» DIRECTIVE
Print verbatim the opening line of the material and every subsequent line through the one containing "UP = Vector((0, 0, 1))".

» AVAILABLE DATA
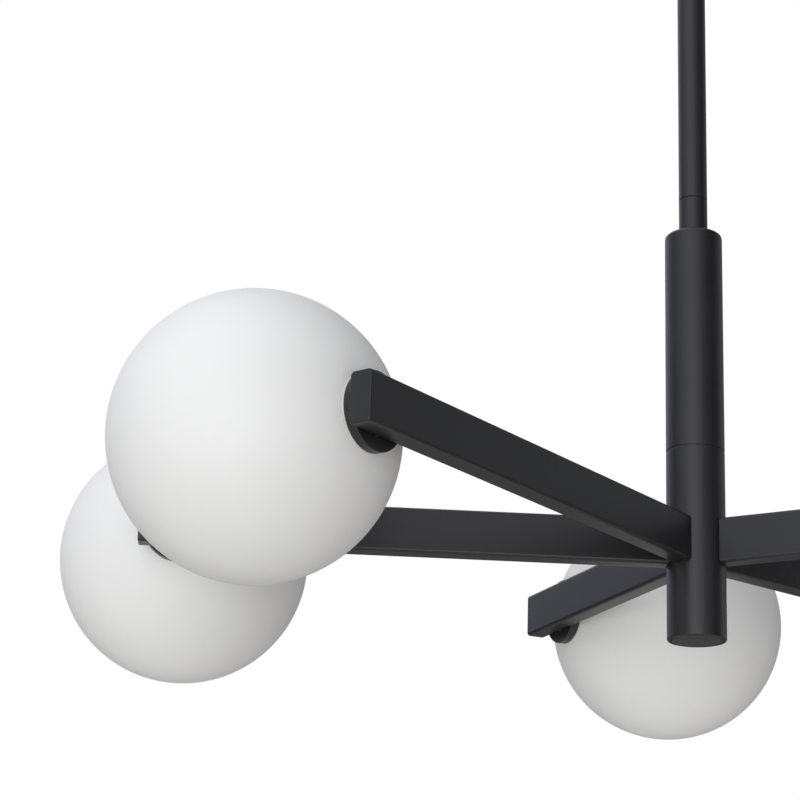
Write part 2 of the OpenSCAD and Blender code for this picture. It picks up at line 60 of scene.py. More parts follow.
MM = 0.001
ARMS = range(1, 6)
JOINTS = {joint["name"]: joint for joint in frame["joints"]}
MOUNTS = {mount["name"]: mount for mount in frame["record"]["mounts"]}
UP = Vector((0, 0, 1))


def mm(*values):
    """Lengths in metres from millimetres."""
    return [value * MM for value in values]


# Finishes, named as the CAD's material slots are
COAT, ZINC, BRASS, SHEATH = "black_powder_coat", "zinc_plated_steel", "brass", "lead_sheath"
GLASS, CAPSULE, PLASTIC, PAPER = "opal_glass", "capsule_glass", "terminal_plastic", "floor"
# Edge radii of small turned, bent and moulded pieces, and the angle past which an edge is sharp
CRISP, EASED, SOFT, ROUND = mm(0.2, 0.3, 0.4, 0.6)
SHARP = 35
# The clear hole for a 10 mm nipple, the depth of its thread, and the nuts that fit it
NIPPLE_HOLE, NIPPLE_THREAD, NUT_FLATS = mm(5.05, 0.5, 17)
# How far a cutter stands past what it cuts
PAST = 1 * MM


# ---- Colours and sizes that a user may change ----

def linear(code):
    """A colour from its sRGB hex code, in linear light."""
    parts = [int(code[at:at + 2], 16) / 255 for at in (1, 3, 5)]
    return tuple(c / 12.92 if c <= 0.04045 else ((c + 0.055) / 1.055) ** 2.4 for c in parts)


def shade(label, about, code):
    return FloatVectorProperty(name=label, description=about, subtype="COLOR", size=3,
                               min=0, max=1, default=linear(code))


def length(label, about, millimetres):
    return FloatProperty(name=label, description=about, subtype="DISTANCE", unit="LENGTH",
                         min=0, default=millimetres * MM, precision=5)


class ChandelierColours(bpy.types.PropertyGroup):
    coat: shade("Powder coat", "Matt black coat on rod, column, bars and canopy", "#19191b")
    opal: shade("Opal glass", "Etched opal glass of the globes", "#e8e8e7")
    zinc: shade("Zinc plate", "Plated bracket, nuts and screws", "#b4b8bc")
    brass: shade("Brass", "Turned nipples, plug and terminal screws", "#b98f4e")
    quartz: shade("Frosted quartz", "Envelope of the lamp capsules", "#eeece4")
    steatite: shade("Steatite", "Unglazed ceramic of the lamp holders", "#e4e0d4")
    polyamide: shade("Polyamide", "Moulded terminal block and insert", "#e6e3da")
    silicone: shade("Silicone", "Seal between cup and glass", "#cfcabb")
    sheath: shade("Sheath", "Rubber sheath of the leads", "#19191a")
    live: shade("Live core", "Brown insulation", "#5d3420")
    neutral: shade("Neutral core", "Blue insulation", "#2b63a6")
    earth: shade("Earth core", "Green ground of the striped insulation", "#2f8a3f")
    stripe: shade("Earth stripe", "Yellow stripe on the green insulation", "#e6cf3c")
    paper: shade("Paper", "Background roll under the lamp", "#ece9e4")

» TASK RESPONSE
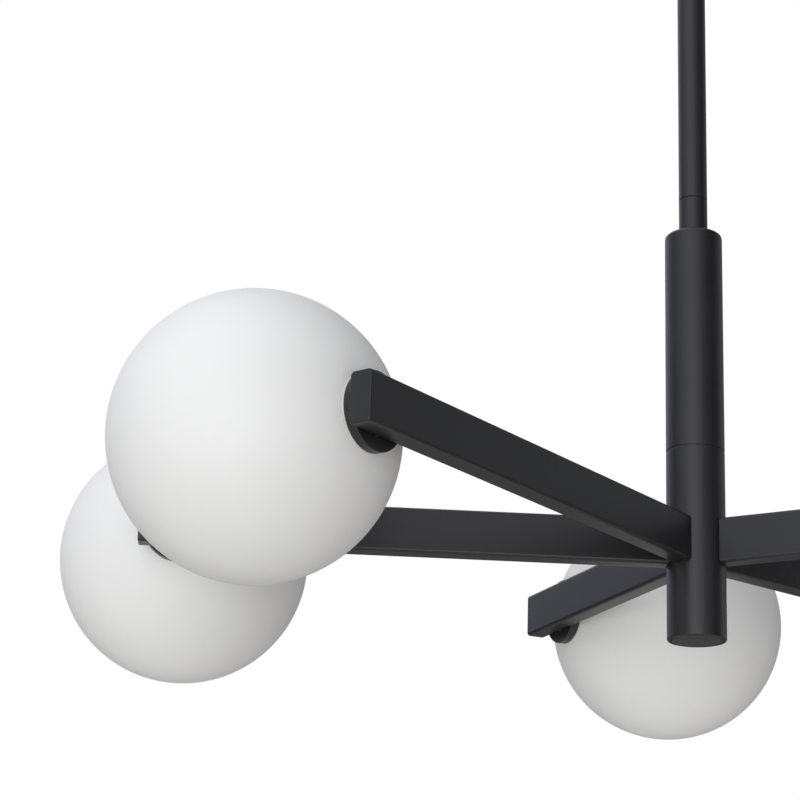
Write part 2 of the OpenSCAD and Blender code for this picture. It picks up at line 60 of scene.py. More parts follow.
MM = 0.001
ARMS = range(1, 6)
JOINTS = {joint["name"]: joint for joint in frame["joints"]}
MOUNTS = {mount["name"]: mount for mount in frame["record"]["mounts"]}
UP = Vector((0, 0, 1))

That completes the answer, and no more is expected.